** start THE DATA **

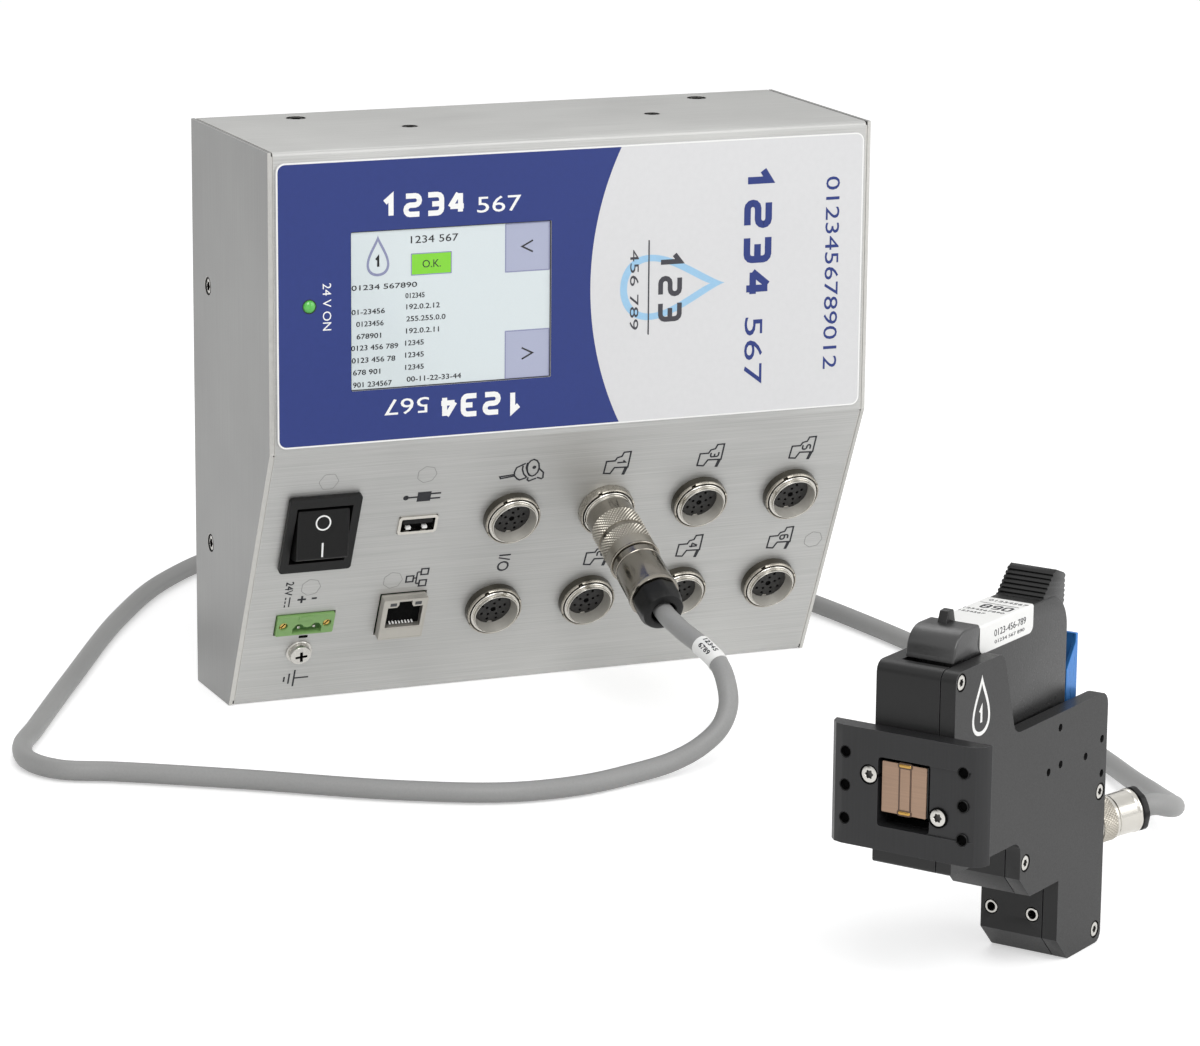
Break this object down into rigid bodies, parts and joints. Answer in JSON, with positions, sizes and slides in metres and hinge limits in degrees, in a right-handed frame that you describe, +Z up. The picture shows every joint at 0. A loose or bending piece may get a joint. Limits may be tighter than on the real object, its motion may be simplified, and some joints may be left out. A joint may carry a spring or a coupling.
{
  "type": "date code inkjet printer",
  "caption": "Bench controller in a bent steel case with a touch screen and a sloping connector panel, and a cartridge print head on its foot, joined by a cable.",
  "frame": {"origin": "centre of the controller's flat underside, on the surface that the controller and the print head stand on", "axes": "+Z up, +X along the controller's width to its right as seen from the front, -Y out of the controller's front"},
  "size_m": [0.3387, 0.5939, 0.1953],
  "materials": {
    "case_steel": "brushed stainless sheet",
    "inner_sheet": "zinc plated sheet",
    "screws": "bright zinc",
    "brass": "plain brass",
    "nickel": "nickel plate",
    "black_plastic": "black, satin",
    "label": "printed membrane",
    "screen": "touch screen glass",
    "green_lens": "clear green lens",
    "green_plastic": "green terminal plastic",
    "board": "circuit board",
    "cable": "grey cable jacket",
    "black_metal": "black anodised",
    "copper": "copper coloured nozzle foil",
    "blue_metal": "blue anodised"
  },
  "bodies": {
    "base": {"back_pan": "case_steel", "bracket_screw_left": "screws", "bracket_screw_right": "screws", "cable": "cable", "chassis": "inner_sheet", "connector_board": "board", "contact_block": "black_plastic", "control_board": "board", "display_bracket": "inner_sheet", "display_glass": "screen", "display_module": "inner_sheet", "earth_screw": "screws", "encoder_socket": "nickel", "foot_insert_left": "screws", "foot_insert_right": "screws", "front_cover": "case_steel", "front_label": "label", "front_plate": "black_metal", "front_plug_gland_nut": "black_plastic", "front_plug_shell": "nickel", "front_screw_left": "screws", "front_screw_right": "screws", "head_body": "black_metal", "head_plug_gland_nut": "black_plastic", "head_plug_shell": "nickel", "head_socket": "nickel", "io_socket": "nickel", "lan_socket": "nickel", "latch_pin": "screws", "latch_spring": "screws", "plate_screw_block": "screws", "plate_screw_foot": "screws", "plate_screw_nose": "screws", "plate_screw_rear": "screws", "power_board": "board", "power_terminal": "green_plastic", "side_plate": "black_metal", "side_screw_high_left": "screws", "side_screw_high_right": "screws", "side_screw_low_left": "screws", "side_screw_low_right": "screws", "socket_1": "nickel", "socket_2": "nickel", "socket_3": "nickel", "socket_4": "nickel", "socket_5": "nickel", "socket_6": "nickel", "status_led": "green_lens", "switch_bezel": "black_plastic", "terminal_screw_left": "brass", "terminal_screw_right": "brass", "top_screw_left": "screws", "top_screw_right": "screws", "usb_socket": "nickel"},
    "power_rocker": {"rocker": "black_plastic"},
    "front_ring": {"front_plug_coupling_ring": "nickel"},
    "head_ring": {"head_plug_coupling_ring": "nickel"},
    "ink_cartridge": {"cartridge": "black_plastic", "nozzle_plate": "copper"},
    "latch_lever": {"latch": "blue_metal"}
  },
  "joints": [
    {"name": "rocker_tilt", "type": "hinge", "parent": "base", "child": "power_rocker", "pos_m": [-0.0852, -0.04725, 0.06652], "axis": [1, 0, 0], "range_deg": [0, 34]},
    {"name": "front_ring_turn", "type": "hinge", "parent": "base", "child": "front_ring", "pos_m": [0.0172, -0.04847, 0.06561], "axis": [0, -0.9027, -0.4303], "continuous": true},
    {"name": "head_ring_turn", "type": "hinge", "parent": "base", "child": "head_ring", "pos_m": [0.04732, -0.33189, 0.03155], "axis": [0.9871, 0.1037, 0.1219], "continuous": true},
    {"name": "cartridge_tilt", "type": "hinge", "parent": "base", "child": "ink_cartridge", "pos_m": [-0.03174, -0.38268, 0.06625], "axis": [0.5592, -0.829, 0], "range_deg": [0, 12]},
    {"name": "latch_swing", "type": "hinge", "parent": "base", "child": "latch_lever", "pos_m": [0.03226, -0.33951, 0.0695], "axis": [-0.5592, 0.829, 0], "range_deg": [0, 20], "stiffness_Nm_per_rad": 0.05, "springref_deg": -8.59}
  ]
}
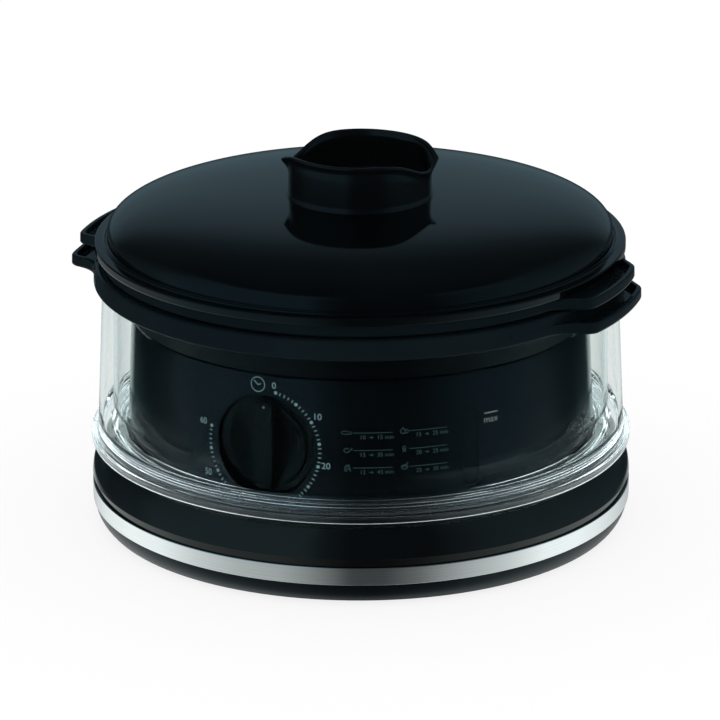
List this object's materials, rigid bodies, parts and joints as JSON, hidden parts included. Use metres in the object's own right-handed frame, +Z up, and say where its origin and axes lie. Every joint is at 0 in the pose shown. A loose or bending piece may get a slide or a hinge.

** end THE DATA **

◆ TASK STATEMENT: Write every record out again, unaltered.

◆ ANSWER TO THIS PROBLEM:
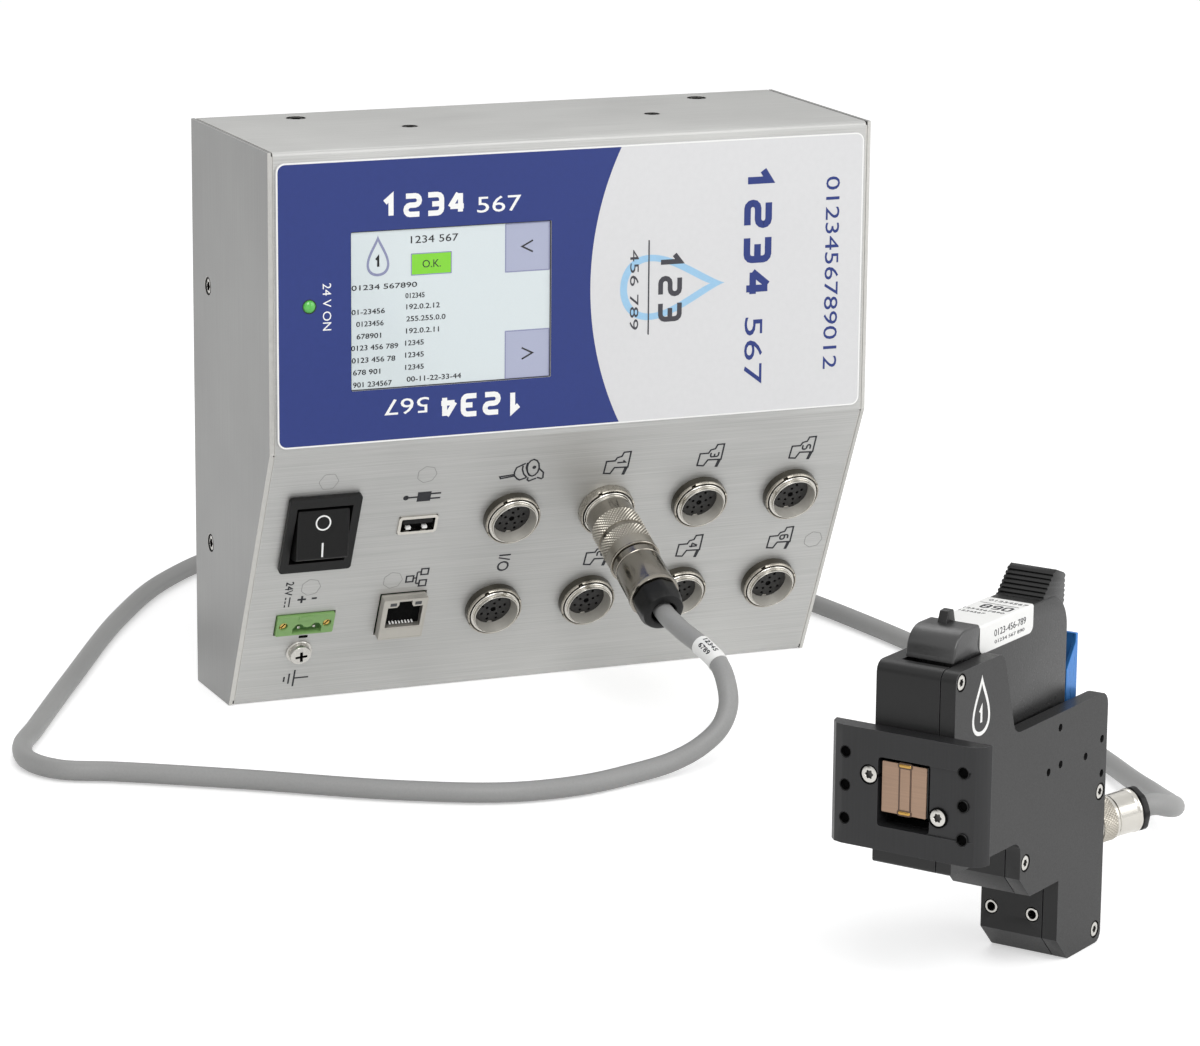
Break this object down into rigid bodies, parts and joints. Answer in JSON, with positions, sizes and slides in metres and hinge limits in degrees, in a right-handed frame that you describe, +Z up. The picture shows every joint at 0. A loose or bending piece may get a joint. Limits may be tighter than on the real object, its motion may be simplified, and some joints may be left out. A joint may carry a spring or a coupling.
{
  "type": "date code inkjet printer",
  "caption": "Bench controller in a bent steel case with a touch screen and a sloping connector panel, and a cartridge print head on its foot, joined by a cable.",
  "frame": {"origin": "centre of the controller's flat underside, on the surface that the controller and the print head stand on", "axes": "+Z up, +X along the controller's width to its right as seen from the front, -Y out of the controller's front"},
  "size_m": [0.3387, 0.5939, 0.1953],
  "materials": {
    "case_steel": "brushed stainless sheet",
    "inner_sheet": "zinc plated sheet",
    "screws": "bright zinc",
    "brass": "plain brass",
    "nickel": "nickel plate",
    "black_plastic": "black, satin",
    "label": "printed membrane",
    "screen": "touch screen glass",
    "green_lens": "clear green lens",
    "green_plastic": "green terminal plastic",
    "board": "circuit board",
    "cable": "grey cable jacket",
    "black_metal": "black anodised",
    "copper": "copper coloured nozzle foil",
    "blue_metal": "blue anodised"
  },
  "bodies": {
    "base": {"back_pan": "case_steel", "bracket_screw_left": "screws", "bracket_screw_right": "screws", "cable": "cable", "chassis": "inner_sheet", "connector_board": "board", "contact_block": "black_plastic", "control_board": "board", "display_bracket": "inner_sheet", "display_glass": "screen", "display_module": "inner_sheet", "earth_screw": "screws", "encoder_socket": "nickel", "foot_insert_left": "screws", "foot_insert_right": "screws", "front_cover": "case_steel", "front_label": "label", "front_plate": "black_metal", "front_plug_gland_nut": "black_plastic", "front_plug_shell": "nickel", "front_screw_left": "screws", "front_screw_right": "screws", "head_body": "black_metal", "head_plug_gland_nut": "black_plastic", "head_plug_shell": "nickel", "head_socket": "nickel", "io_socket": "nickel", "lan_socket": "nickel", "latch_pin": "screws", "latch_spring": "screws", "plate_screw_block": "screws", "plate_screw_foot": "screws", "plate_screw_nose": "screws", "plate_screw_rear": "screws", "power_board": "board", "power_terminal": "green_plastic", "side_plate": "black_metal", "side_screw_high_left": "screws", "side_screw_high_right": "screws", "side_screw_low_left": "screws", "side_screw_low_right": "screws", "socket_1": "nickel", "socket_2": "nickel", "socket_3": "nickel", "socket_4": "nickel", "socket_5": "nickel", "socket_6": "nickel", "status_led": "green_lens", "switch_bezel": "black_plastic", "terminal_screw_left": "brass", "terminal_screw_right": "brass", "top_screw_left": "screws", "top_screw_right": "screws", "usb_socket": "nickel"},
    "power_rocker": {"rocker": "black_plastic"},
    "front_ring": {"front_plug_coupling_ring": "nickel"},
    "head_ring": {"head_plug_coupling_ring": "nickel"},
    "ink_cartridge": {"cartridge": "black_plastic", "nozzle_plate": "copper"},
    "latch_lever": {"latch": "blue_metal"}
  },
  "joints": [
    {"name": "rocker_tilt", "type": "hinge", "parent": "base", "child": "power_rocker", "pos_m": [-0.0852, -0.04725, 0.06652], "axis": [1, 0, 0], "range_deg": [0, 34]},
    {"name": "front_ring_turn", "type": "hinge", "parent": "base", "child": "front_ring", "pos_m": [0.0172, -0.04847, 0.06561], "axis": [0, -0.9027, -0.4303], "continuous": true},
    {"name": "head_ring_turn", "type": "hinge", "parent": "base", "child": "head_ring", "pos_m": [0.04732, -0.33189, 0.03155], "axis": [0.9871, 0.1037, 0.1219], "continuous": true},
    {"name": "cartridge_tilt", "type": "hinge", "parent": "base", "child": "ink_cartridge", "pos_m": [-0.03174, -0.38268, 0.06625], "axis": [0.5592, -0.829, 0], "range_deg": [0, 12]},
    {"name": "latch_swing", "type": "hinge", "parent": "base", "child": "latch_lever", "pos_m": [0.03226, -0.33951, 0.0695], "axis": [-0.5592, 0.829, 0], "range_deg": [0, 20], "stiffness_Nm_per_rad": 0.05, "springref_deg": -8.59}
  ]
}
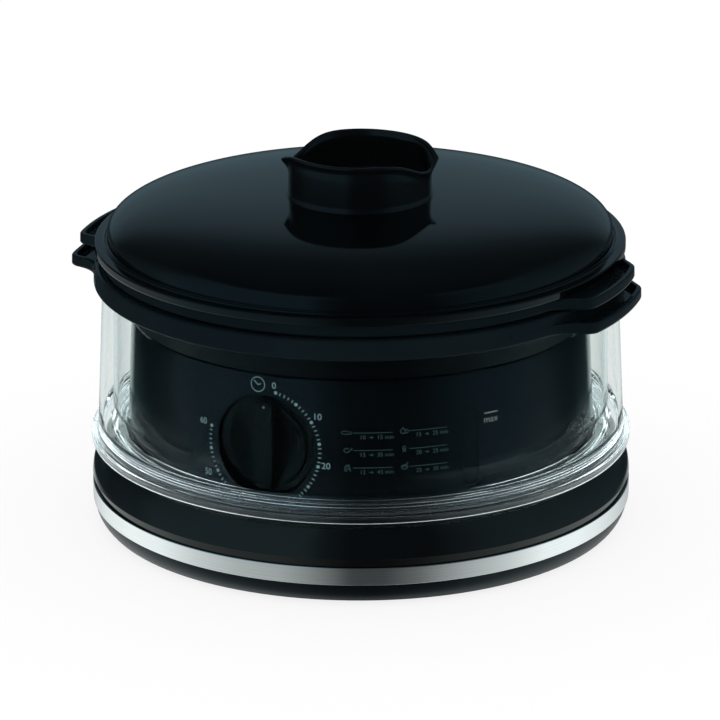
List this object's materials, rigid bodies, parts and joints as JSON, hidden parts included. Use metres in the object's own right-handed frame, +Z up, and say where its origin and axes lie. Every joint is at 0 in the pose shown. A loose or bending piece may get a slide or a hinge.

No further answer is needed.